OBJECTIVE >> Reproduce the following material exactly, including every line.

**** PROVIDED DATA ****

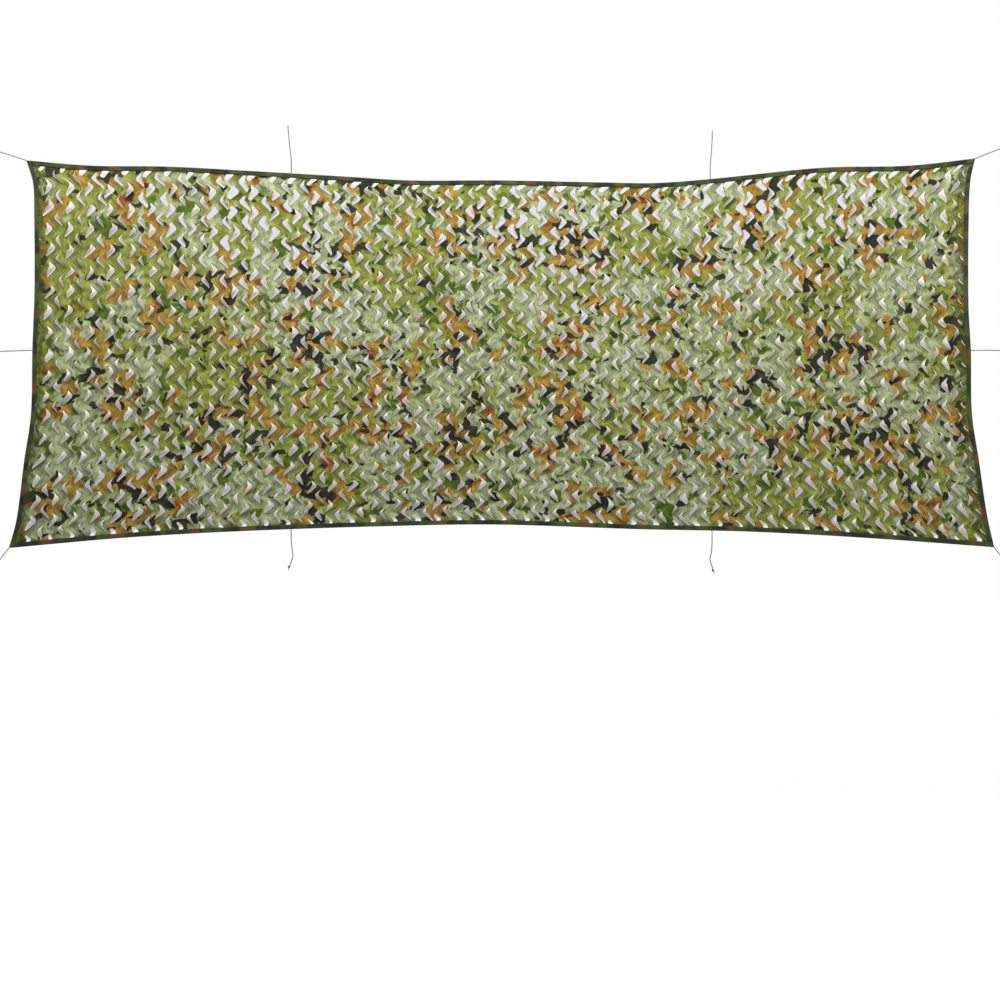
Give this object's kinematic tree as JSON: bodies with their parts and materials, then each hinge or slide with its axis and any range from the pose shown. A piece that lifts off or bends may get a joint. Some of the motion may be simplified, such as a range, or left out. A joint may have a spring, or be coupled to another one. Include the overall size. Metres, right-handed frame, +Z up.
{
  "type": "camouflage net",
  "caption": "Leaf-cut camouflage net with a bound edge, strung upright by tie cords at its corners, sides, top and bottom.",
  "frame": {"origin": "middle of the net's top edge, on the binding's fold", "axes": "+X along the net to its right-hand end as the viewer sees it, -Y towards the viewer, +Z up; the strung net lies in the XZ plane"},
  "size_m": [4.3262, 0.0417, 1.8756],
  "materials": {
    "leaf_cloth": "matt printed polyester cloth in leaf green, sage, ochre and near-black patches, cut into curling leaves",
    "binding_tape": "matt woven tape in dark green, olive, brown and black patches",
    "tie_cord": "matt dark grey braided cord"
  },
  "bodies": {
    "root": {"net_sheet": "leaf_cloth", "binding_top": "binding_tape", "binding_bottom": "binding_tape", "binding_left": "binding_tape", "binding_right": "binding_tape", "tie_top_left_corner": "tie_cord", "tie_top_right_corner": "tie_cord", "tie_bottom_left_corner": "tie_cord", "tie_bottom_right_corner": "tie_cord", "tie_left_side": "tie_cord", "tie_right_side": "tie_cord", "tie_top_left": "tie_cord", "tie_top_right": "tie_cord", "tie_bottom_left": "tie_cord", "tie_bottom_right": "tie_cord", "knot_top_left_corner": "tie_cord", "knot_top_right_corner": "tie_cord", "knot_bottom_left_corner": "tie_cord", "knot_bottom_right_corner": "tie_cord", "knot_left_side": "tie_cord", "knot_right_side": "tie_cord", "knot_bottom_left": "tie_cord", "knot_bottom_right": "tie_cord", "eye_top_left_corner": "tie_cord", "eye_top_right_corner": "tie_cord", "eye_bottom_left_corner": "tie_cord", "eye_bottom_right_corner": "tie_cord", "eye_left_side": "tie_cord", "eye_right_side": "tie_cord"}
  },
  "joints": []
}
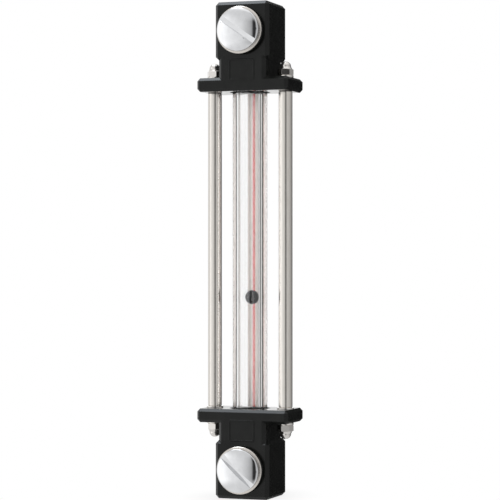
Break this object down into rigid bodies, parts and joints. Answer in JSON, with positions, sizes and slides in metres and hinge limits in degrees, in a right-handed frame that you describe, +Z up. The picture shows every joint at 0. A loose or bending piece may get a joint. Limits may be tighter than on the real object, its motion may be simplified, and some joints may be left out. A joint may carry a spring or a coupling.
{
  "type": "oil level gauge",
  "caption": "Column oil level gauge: clear sight tube with float ball and red line between two moulded heads on hollow bolts, with guard rods and cap nuts.",
  "frame": {"origin": "on the lower hollow bolt's axis, in the plane where the rear packings meet the tank", "axes": "+X to the right seen from the front, +Y along the bolts into the tank, +Z up from the lower bolt to the upper one"},
  "size_m": [0.055, 0.0591, 0.2836],
  "materials": {
    "black_nylon": "semi-gloss moulded",
    "clear_glass": "clear polished",
    "white_enamel": "fused white",
    "red_enamel": "fused red",
    "float_plastic": "satin",
    "stainless_rod": "drawn bright bar",
    "stainless_fastener": "bright turned",
    "chromed_bolt": "polished plating",
    "plated_washer": "satin plating",
    "black_rubber": "matt"
  },
  "bodies": {
    "gauge": {"left_rod": "stainless_rod", "left_rod_seat": "stainless_rod", "lower_bolt_washer": "plated_washer", "lower_front_packing": "black_rubber", "lower_head": "black_nylon", "lower_left_cap_nut": "stainless_fastener", "lower_left_washer": "stainless_fastener", "lower_rear_packing": "black_rubber", "lower_right_cap_nut": "stainless_fastener", "lower_right_washer": "stainless_fastener", "lower_tube_seal": "black_rubber", "red_line": "red_enamel", "right_rod": "stainless_rod", "right_rod_seat": "stainless_rod", "sight_tube": "clear_glass", "upper_bolt_washer": "plated_washer", "upper_front_packing": "black_rubber", "upper_head": "black_nylon", "upper_left_cap_nut": "stainless_fastener", "upper_left_washer": "stainless_fastener", "upper_rear_packing": "black_rubber", "upper_right_cap_nut": "stainless_fastener", "upper_right_washer": "stainless_fastener", "upper_tube_seal": "black_rubber", "white_band": "white_enamel"},
    "upper_bolt": {"upper_bolt": "chromed_bolt"},
    "lower_bolt": {"lower_bolt": "chromed_bolt"},
    "float": {"float_ball": "float_plastic"}
  },
  "joints": [
    {"name": "float_travel", "type": "slide", "parent": "gauge", "child": "float", "axis": [0, 0, 1], "range_m": [-0.0761, 0.1301]},
    {"name": "upper_bolt_turn", "type": "hinge", "parent": "gauge", "child": "upper_bolt", "pos_m": [0, 0, 0.25], "axis": [0, 1, 0], "continuous": true},
    {"name": "lower_bolt_turn", "type": "hinge", "parent": "gauge", "child": "lower_bolt", "pos_m": [0, 0, 0], "axis": [0, 1, 0], "continuous": true}
  ]
}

****

RESPONSE TO THE EXERCISE >>
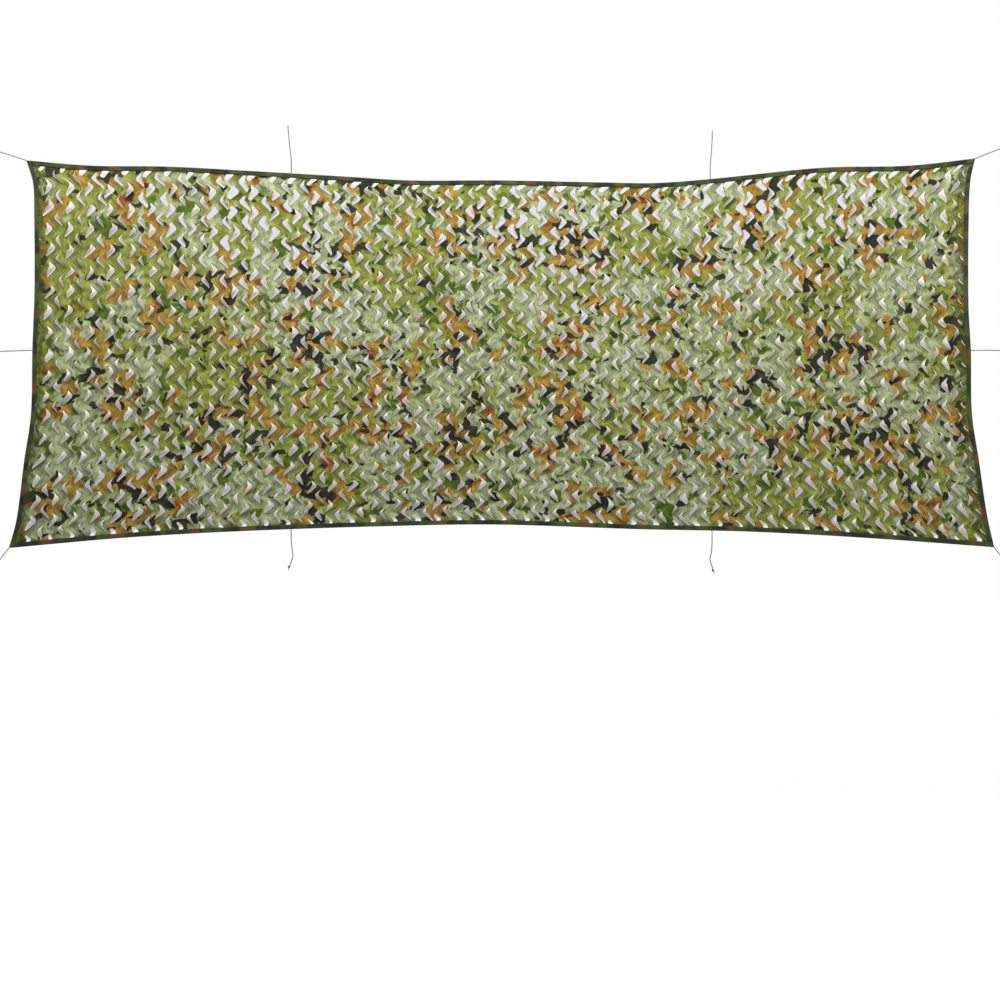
Give this object's kinematic tree as JSON: bodies with their parts and materials, then each hinge or slide with its axis and any range from the pose shown. A piece that lifts off or bends may get a joint. Some of the motion may be simplified, such as a range, or left out. A joint may have a spring, or be coupled to another one. Include the overall size. Metres, right-handed frame, +Z up.
{
  "type": "camouflage net",
  "caption": "Leaf-cut camouflage net with a bound edge, strung upright by tie cords at its corners, sides, top and bottom.",
  "frame": {"origin": "middle of the net's top edge, on the binding's fold", "axes": "+X along the net to its right-hand end as the viewer sees it, -Y towards the viewer, +Z up; the strung net lies in the XZ plane"},
  "size_m": [4.3262, 0.0417, 1.8756],
  "materials": {
    "leaf_cloth": "matt printed polyester cloth in leaf green, sage, ochre and near-black patches, cut into curling leaves",
    "binding_tape": "matt woven tape in dark green, olive, brown and black patches",
    "tie_cord": "matt dark grey braided cord"
  },
  "bodies": {
    "root": {"net_sheet": "leaf_cloth", "binding_top": "binding_tape", "binding_bottom": "binding_tape", "binding_left": "binding_tape", "binding_right": "binding_tape", "tie_top_left_corner": "tie_cord", "tie_top_right_corner": "tie_cord", "tie_bottom_left_corner": "tie_cord", "tie_bottom_right_corner": "tie_cord", "tie_left_side": "tie_cord", "tie_right_side": "tie_cord", "tie_top_left": "tie_cord", "tie_top_right": "tie_cord", "tie_bottom_left": "tie_cord", "tie_bottom_right": "tie_cord", "knot_top_left_corner": "tie_cord", "knot_top_right_corner": "tie_cord", "knot_bottom_left_corner": "tie_cord", "knot_bottom_right_corner": "tie_cord", "knot_left_side": "tie_cord", "knot_right_side": "tie_cord", "knot_bottom_left": "tie_cord", "knot_bottom_right": "tie_cord", "eye_top_left_corner": "tie_cord", "eye_top_right_corner": "tie_cord", "eye_bottom_left_corner": "tie_cord", "eye_bottom_right_corner": "tie_cord", "eye_left_side": "tie_cord", "eye_right_side": "tie_cord"}
  },
  "joints": []
}
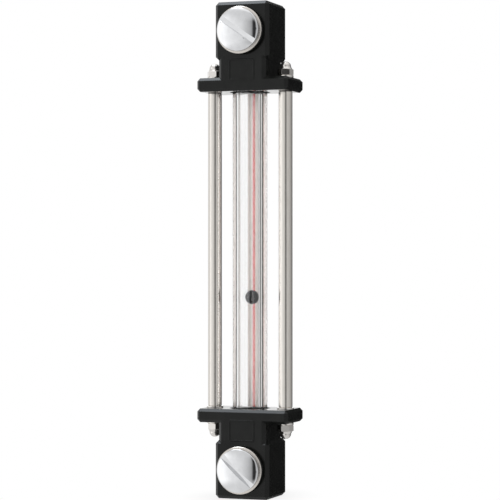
Break this object down into rigid bodies, parts and joints. Answer in JSON, with positions, sizes and slides in metres and hinge limits in degrees, in a right-handed frame that you describe, +Z up. The picture shows every joint at 0. A loose or bending piece may get a joint. Limits may be tighter than on the real object, its motion may be simplified, and some joints may be left out. A joint may carry a spring or a coupling.
{
  "type": "oil level gauge",
  "caption": "Column oil level gauge: clear sight tube with float ball and red line between two moulded heads on hollow bolts, with guard rods and cap nuts.",
  "frame": {"origin": "on the lower hollow bolt's axis, in the plane where the rear packings meet the tank", "axes": "+X to the right seen from the front, +Y along the bolts into the tank, +Z up from the lower bolt to the upper one"},
  "size_m": [0.055, 0.0591, 0.2836],
  "materials": {
    "black_nylon": "semi-gloss moulded",
    "clear_glass": "clear polished",
    "white_enamel": "fused white",
    "red_enamel": "fused red",
    "float_plastic": "satin",
    "stainless_rod": "drawn bright bar",
    "stainless_fastener": "bright turned",
    "chromed_bolt": "polished plating",
    "plated_washer": "satin plating",
    "black_rubber": "matt"
  },
  "bodies": {
    "gauge": {"left_rod": "stainless_rod", "left_rod_seat": "stainless_rod", "lower_bolt_washer": "plated_washer", "lower_front_packing": "black_rubber", "lower_head": "black_nylon", "lower_left_cap_nut": "stainless_fastener", "lower_left_washer": "stainless_fastener", "lower_rear_packing": "black_rubber", "lower_right_cap_nut": "stainless_fastener", "lower_right_washer": "stainless_fastener", "lower_tube_seal": "black_rubber", "red_line": "red_enamel", "right_rod": "stainless_rod", "right_rod_seat": "stainless_rod", "sight_tube": "clear_glass", "upper_bolt_washer": "plated_washer", "upper_front_packing": "black_rubber", "upper_head": "black_nylon", "upper_left_cap_nut": "stainless_fastener", "upper_left_washer": "stainless_fastener", "upper_rear_packing": "black_rubber", "upper_right_cap_nut": "stainless_fastener", "upper_right_washer": "stainless_fastener", "upper_tube_seal": "black_rubber", "white_band": "white_enamel"},
    "upper_bolt": {"upper_bolt": "chromed_bolt"},
    "lower_bolt": {"lower_bolt": "chromed_bolt"},
    "float": {"float_ball": "float_plastic"}
  },
  "joints": [
    {"name": "float_travel", "type": "slide", "parent": "gauge", "child": "float", "axis": [0, 0, 1], "range_m": [-0.0761, 0.1301]},
    {"name": "upper_bolt_turn", "type": "hinge", "parent": "gauge", "child": "upper_bolt", "pos_m": [0, 0, 0.25], "axis": [0, 1, 0], "continuous": true},
    {"name": "lower_bolt_turn", "type": "hinge", "parent": "gauge", "child": "lower_bolt", "pos_m": [0, 0, 0], "axis": [0, 1, 0], "continuous": true}
  ]
}